Income tax is imposed on the profit of a business in Kuwait as calculated by the normal commercial criteria, using generally accepted accounting principles (GAAP), including the accrual basis. Note that provisions, as opposed to accruals, are not deductible for tax purposes. In addition, for contract accounting, revenue is recognised by applying the percentage of completion method.
Article 2 of the Executive Bylaws to the Kuwait Tax Law provides that income earned from the following activities in Kuwait shall be considered subject to tax in Kuwait:
- Any activities or business carried out either entirely or partially in Kuwait, whether the contract has been signed inside or outside Kuwait, as well as any income resulting from the supply or sale of goods, or from providing services.

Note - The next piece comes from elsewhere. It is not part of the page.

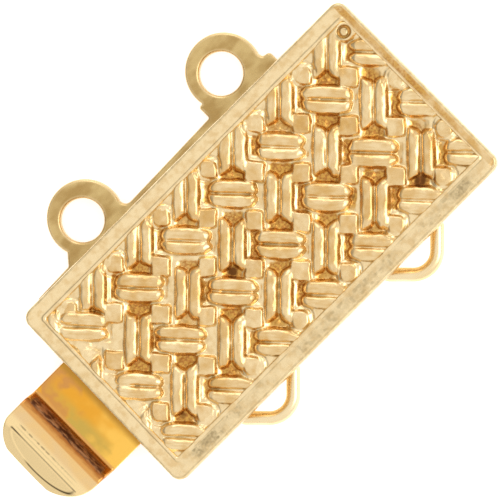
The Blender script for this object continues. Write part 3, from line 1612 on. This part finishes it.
@dataclass
class RingPlate:
    """Sliding tongue plate with its two rings, sheared from sheet.

    Attributes:
        out_x: Outer end of the plate.
        in_x: Inner end of the plate.
        low_y: Edge on the loop side.
        edge_y: Ring edge.
        lean: Lean of the ring edge, in degrees.
        middle_x: Middle between the two rings.
        ring_spacing: Distance between the rings.
        hole_r: Radius of a ring's hole.
        ring_r: Outer radius of a ring.
        ring_shift: Shift of a ring's outline from its hole, along the box.
        ring_rise: Height of a ring's middle over the ring edge.
        shoulders: Sheared shoulders at the left feet of the rings over the fold and over the
            tab, as (height, reach at its top, reach at its foot) from a ring outline's middle.
        neck_x: Where the neck of the fold ends.
        neck_w: Width of that neck.
        rim_r: Rounding of the tumbled edges.
        sheet: Thickness of its sheet.
    """

    out_x: float = -9.27
    in_x: float = 6.2
    low_y: float = -3.8
    edge_y: float = 5.71
    lean: float = 1.4
    middle_x: float = -0.63
    ring_spacing: float = 9.2
    hole_r: float = 1.0
    ring_r: float = 1.77
    ring_shift: float = 0.15
    ring_rise: float = 1.0
    shoulders: tuple[Triple, ...] = ((0.69, 1.98, 1.98), (0.50, 1.72, 2.14))
    neck_x: float = 6.6
    neck_w: float = 5.1
    rim_r: float = 0.15
    sheet: float = 0.5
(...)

- The amounts collected from the sale, rent, or granting of a franchise to utilise any trademark, design, patent, copyright, or other moral rights, or those related to intellectual property (IP) rights for the use of rights to publish literary, arts, or scientific works of any form.
- Commission earned or resulting from agreements of representation or commercial mediation, whether such commission is in cash or in kind.
- Having a permanent office in Kuwait where the sale and purchase contracts are signed and/or where business activities are performed.
- Profits resulting from the following:
- Any industrial or commercial activity in Kuwait.
- Disposal of assets, either through the sale of the asset, part of the asset, the transfer of the asset’s ownership to others, or any other form of disposal, including the disposal of shares in a company whose assets mainly consist of immovable capital existing in Kuwait.
- Granting loans in Kuwait.
- Purchase and sale of property, goods, or related rights in Kuwait, whether such rights are related to monetary assets or moral rights, such as mortgage and franchise rights.
- Lease of property used in Kuwait.
- Providing services, including profits from management, technical, and consultancy services.
- Carrying out trading activities in the KSE, whether directly or through portfolios or investment funds.
Inventory is normally valued at the lower of cost or net realisable value, on a first in first out (FIFO) or average basis.
Capital gains on the sale of assets and shares by foreign shareholders are treated as normal business profits and are subject to tax at a 15% rate. The tax law provides for a tax exemption for profits generated from dealing in securities on the KSE, whether directly or through investment portfolios.
Dividends declared by companies listed on the KSE after 10 November 2015 are exempt from tax in Kuwait.
In principle, tax is levied on the foreign company's share of the profits (whether or not distributed by the Kuwaiti company) plus any amounts receivable for any other income in Kuwait (e.g. interest, royalties, technical services, management fees). However, the Kuwait tax law will still subject the interest received from a Kuwaiti source to tax in Kuwait, whether this interest is the only source of income for the foreign entity in Kuwait or the foreign entity has more sources of income in Kuwait other than the interest income.
Royalty income earned from “the sale, lease, grant of franchise to use or utilise any trademark, design, patent, intellectual property, or copyright in Kuwait” is taxable in Kuwait. Kuwait tax law imposes a deemed profit of 98.5% on royalties earned from Kuwait (1.5% being an allowance for head office overhead), on which the prevailing flat corporate tax rate of 15% is applied.
Foreign currency exchange rates and related profits and losses
The tax treatment for realised and unrealised losses and gains related to foreign currency transactions are as follows:
- Unrealised foreign exchange gains are required to be reported in the tax declaration. However, unrealised gains may be excluded from taxable income for calculating the tax due for the fiscal year.
- Realised foreign exchange gains are taxable in Kuwait and are therefore added to calculate taxable profits.
- Unrealised losses are not considered as tax deductible costs and are therefore excluded for calculating taxable profits.
- Realised losses may be claimed as tax deductible costs, provided such losses are supported by adequate supporting information and documents.
The following sources of income are exempt from tax in Kuwait:
- Profit from the sale of goods to a buyer in Kuwait, where the supplier is not involved in any operations in Kuwait.
- Profits of a corporate body generated from dealing in or disposing of securities listed on the KSE, whether such activities are carried out directly or through investment portfolios or funds.
The Kuwait tax law does not clearly provide for the tax treatment of foreign income. Such income is currently treated on a case-by-case basis.